Start of COLLECTED MATERIAL

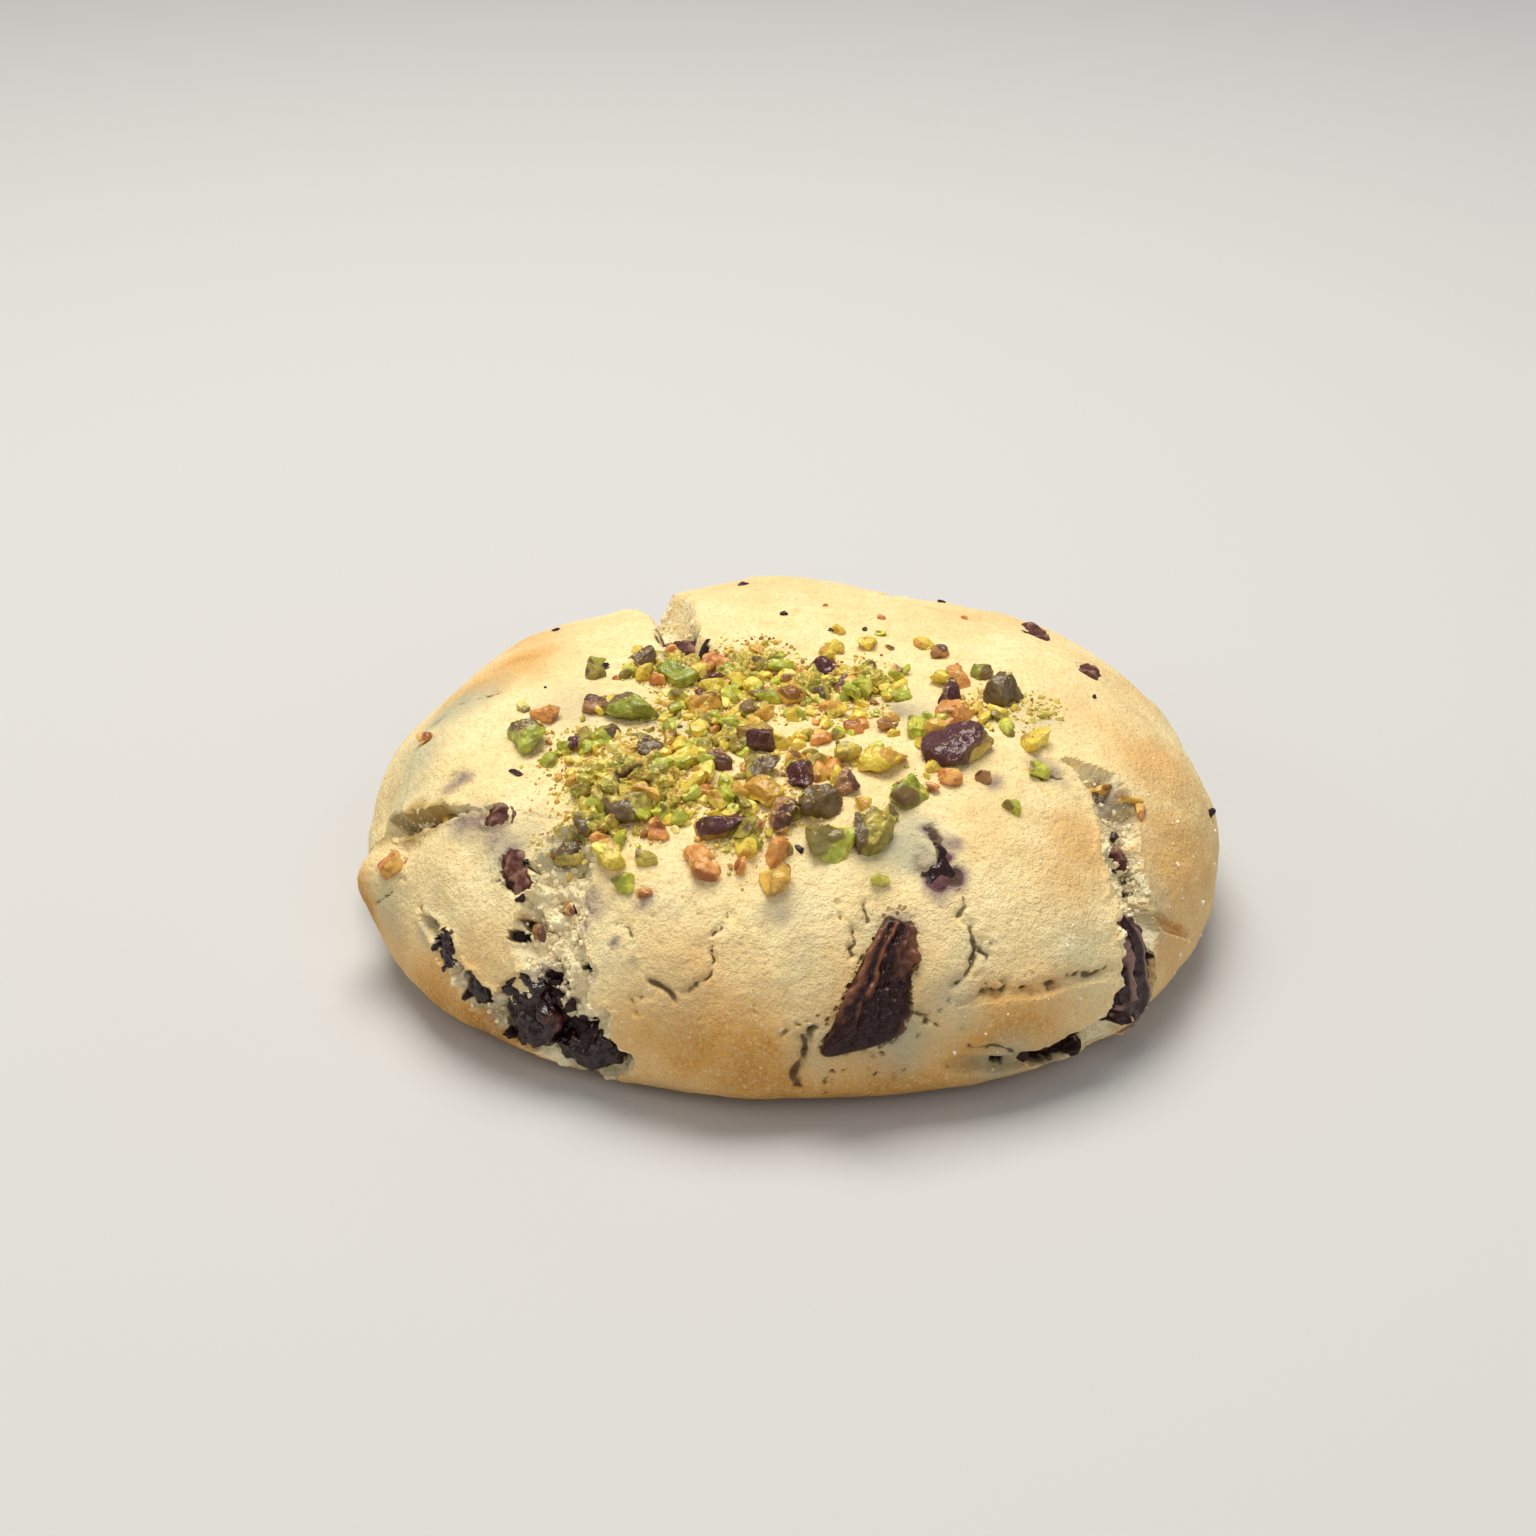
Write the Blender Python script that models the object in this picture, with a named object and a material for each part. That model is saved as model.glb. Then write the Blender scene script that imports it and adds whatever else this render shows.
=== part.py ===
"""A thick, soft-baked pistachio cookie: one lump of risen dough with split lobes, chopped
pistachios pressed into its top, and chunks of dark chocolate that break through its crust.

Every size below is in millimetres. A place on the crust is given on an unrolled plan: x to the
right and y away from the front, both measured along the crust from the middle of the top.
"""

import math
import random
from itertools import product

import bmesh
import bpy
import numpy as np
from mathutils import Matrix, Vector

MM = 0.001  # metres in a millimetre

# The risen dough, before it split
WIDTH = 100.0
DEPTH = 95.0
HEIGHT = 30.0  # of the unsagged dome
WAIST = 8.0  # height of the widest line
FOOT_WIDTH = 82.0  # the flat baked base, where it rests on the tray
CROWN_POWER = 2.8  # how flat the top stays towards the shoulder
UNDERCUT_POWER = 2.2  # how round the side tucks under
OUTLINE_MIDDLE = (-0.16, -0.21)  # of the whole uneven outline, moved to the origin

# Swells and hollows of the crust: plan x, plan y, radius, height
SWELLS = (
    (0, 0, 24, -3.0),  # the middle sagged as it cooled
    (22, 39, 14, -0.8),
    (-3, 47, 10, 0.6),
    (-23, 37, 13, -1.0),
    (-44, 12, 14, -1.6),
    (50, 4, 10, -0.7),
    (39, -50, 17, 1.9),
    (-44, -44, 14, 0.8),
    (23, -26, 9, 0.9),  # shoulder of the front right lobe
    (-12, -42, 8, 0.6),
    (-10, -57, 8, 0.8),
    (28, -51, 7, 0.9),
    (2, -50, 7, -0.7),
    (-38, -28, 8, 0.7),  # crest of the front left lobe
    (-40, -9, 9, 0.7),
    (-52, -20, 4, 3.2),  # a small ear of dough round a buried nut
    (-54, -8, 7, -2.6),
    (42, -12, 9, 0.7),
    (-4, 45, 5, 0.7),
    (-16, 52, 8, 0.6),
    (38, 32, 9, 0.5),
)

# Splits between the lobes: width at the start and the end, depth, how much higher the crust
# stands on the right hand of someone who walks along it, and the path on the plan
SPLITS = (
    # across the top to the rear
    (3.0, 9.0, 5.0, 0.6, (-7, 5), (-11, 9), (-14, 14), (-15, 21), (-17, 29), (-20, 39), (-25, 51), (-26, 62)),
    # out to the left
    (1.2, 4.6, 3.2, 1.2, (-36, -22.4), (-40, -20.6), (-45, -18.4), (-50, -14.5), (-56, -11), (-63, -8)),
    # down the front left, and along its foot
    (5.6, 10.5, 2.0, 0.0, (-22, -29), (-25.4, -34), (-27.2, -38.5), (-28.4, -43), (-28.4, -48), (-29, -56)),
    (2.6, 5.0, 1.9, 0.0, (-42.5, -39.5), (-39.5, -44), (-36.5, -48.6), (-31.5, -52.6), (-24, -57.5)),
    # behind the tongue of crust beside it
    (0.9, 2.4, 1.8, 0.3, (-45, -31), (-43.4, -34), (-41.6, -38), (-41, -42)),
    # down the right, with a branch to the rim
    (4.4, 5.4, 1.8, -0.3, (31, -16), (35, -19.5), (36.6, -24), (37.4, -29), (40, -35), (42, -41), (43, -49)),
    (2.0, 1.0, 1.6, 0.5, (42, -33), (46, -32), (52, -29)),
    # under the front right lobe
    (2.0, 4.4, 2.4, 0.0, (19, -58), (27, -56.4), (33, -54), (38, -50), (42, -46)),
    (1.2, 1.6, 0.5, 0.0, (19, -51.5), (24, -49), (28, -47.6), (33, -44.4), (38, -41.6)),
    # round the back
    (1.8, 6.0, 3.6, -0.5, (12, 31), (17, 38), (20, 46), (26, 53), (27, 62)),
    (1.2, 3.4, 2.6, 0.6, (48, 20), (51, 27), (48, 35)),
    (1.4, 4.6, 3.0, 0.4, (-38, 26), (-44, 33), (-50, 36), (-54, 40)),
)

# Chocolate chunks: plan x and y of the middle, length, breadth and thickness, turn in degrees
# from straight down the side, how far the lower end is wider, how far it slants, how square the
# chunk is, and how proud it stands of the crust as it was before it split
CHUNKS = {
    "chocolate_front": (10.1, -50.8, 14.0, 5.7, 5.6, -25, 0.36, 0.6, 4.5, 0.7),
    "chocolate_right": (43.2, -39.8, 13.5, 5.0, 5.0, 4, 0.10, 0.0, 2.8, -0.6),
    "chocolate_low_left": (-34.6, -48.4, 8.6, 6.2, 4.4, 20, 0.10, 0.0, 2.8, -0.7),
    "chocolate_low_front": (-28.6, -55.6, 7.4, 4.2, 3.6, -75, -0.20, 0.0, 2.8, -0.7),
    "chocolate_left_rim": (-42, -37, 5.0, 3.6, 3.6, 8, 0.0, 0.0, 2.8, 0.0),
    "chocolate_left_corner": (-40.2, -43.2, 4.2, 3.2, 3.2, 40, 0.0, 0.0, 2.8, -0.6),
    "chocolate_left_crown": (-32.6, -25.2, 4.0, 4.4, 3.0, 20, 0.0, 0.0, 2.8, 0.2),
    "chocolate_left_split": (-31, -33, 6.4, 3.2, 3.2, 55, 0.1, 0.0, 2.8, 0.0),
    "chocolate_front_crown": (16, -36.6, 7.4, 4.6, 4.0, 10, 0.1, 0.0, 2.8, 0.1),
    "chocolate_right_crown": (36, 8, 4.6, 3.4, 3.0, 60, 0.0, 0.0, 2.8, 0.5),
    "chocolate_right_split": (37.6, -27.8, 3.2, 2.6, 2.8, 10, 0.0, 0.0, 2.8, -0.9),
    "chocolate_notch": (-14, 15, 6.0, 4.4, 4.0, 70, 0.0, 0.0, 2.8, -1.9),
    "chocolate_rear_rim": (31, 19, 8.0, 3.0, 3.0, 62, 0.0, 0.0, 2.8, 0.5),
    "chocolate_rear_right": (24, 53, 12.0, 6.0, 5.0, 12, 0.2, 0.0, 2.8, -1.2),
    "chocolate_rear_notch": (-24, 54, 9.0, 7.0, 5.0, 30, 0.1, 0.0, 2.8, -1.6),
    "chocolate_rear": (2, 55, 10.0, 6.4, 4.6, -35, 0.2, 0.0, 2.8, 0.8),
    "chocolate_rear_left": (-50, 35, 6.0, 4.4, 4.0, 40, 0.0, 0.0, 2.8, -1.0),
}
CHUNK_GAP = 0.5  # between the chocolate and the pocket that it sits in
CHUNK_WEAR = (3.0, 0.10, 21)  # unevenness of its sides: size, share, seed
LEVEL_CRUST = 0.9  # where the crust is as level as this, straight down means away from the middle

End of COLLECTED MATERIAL

* STATED PROBLEM:
Starting at the top of the data above, repeat every line exactly until the line containing "pistachios pressed into" has been given, then stop.

* EXERCISE SOLUTION:
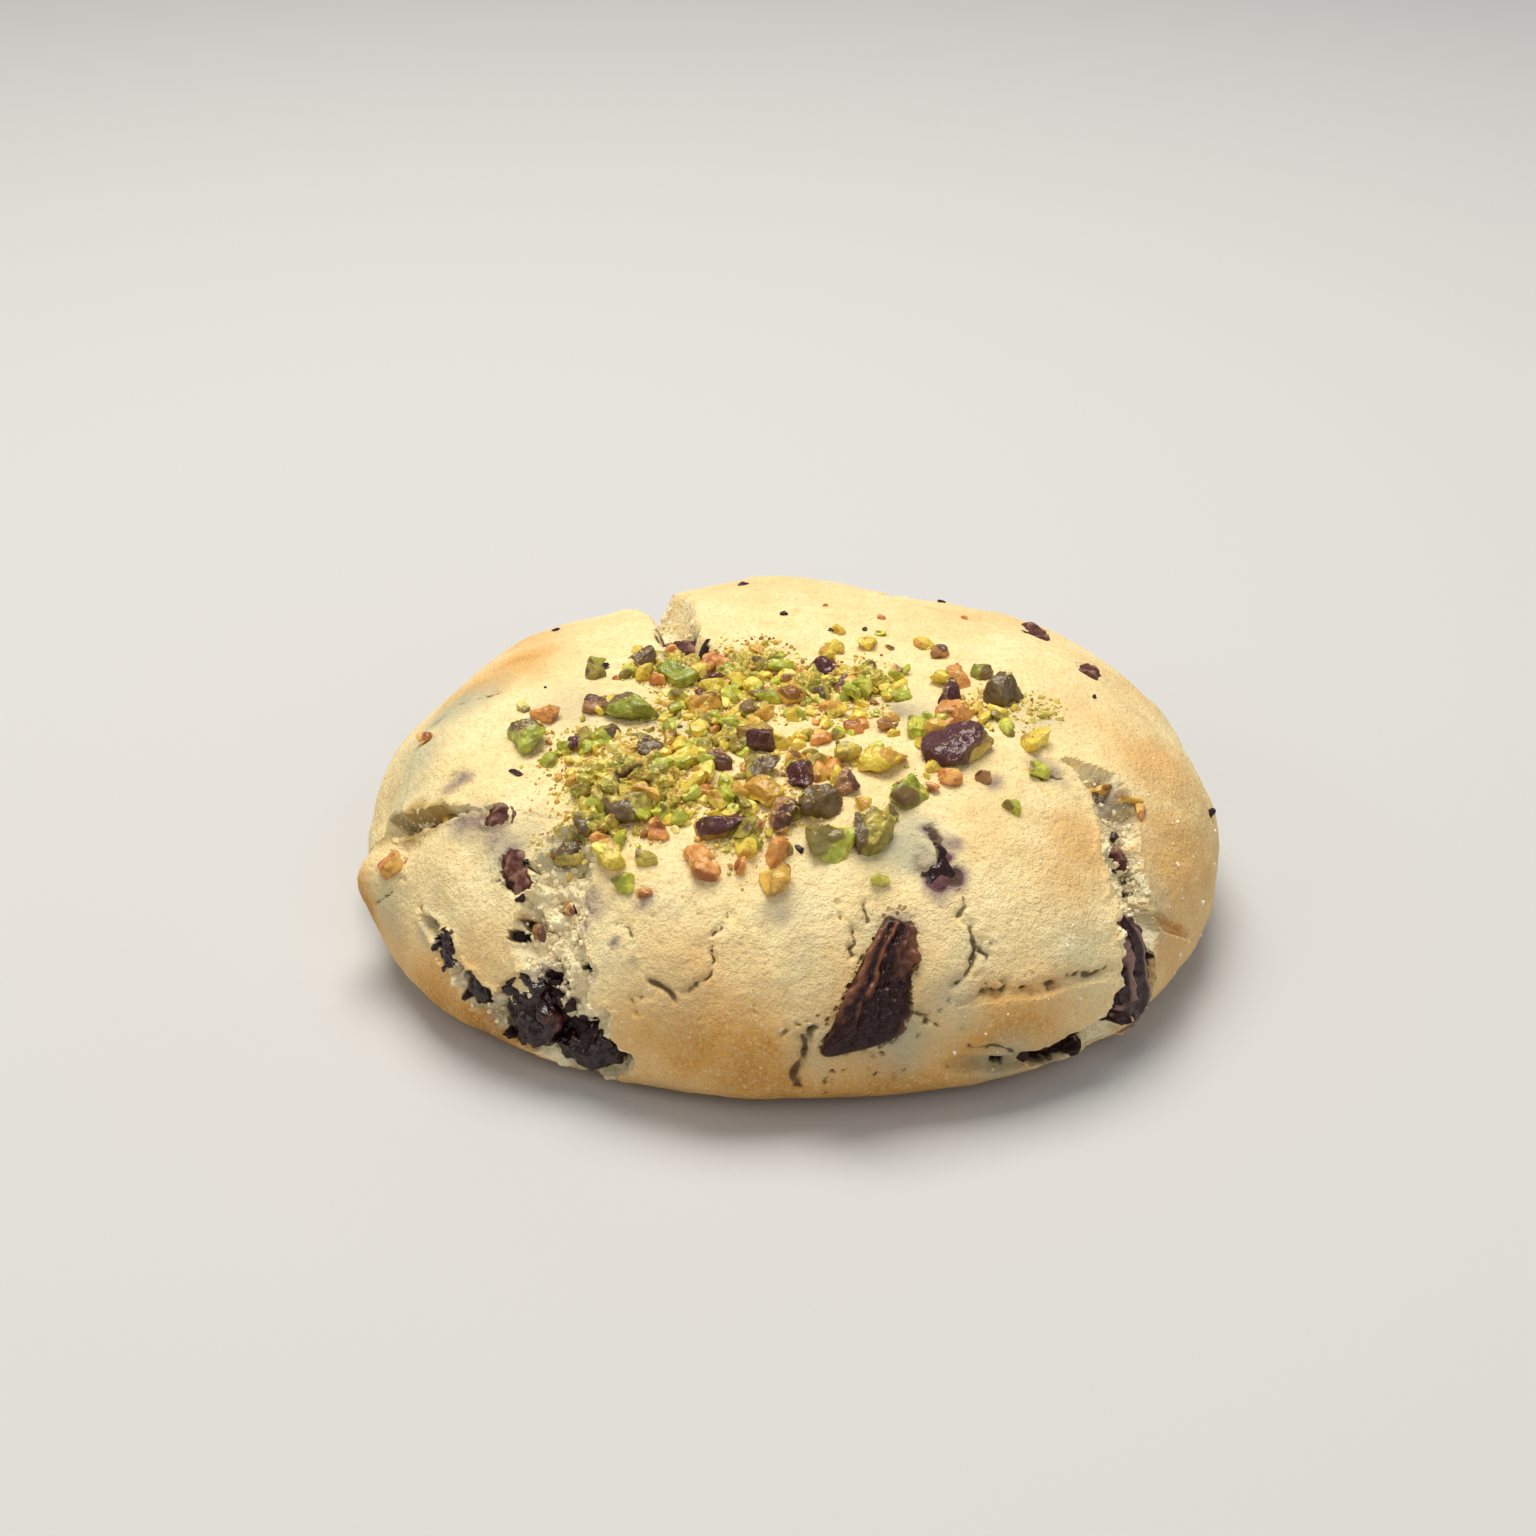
Write the Blender Python script that models the object in this picture, with a named object and a material for each part. That model is saved as model.glb. Then write the Blender scene script that imports it and adds whatever else this render shows.
=== part.py ===
"""A thick, soft-baked pistachio cookie: one lump of risen dough with split lobes, chopped
pistachios pressed into its top, and chunks of dark chocolate that break through its crust.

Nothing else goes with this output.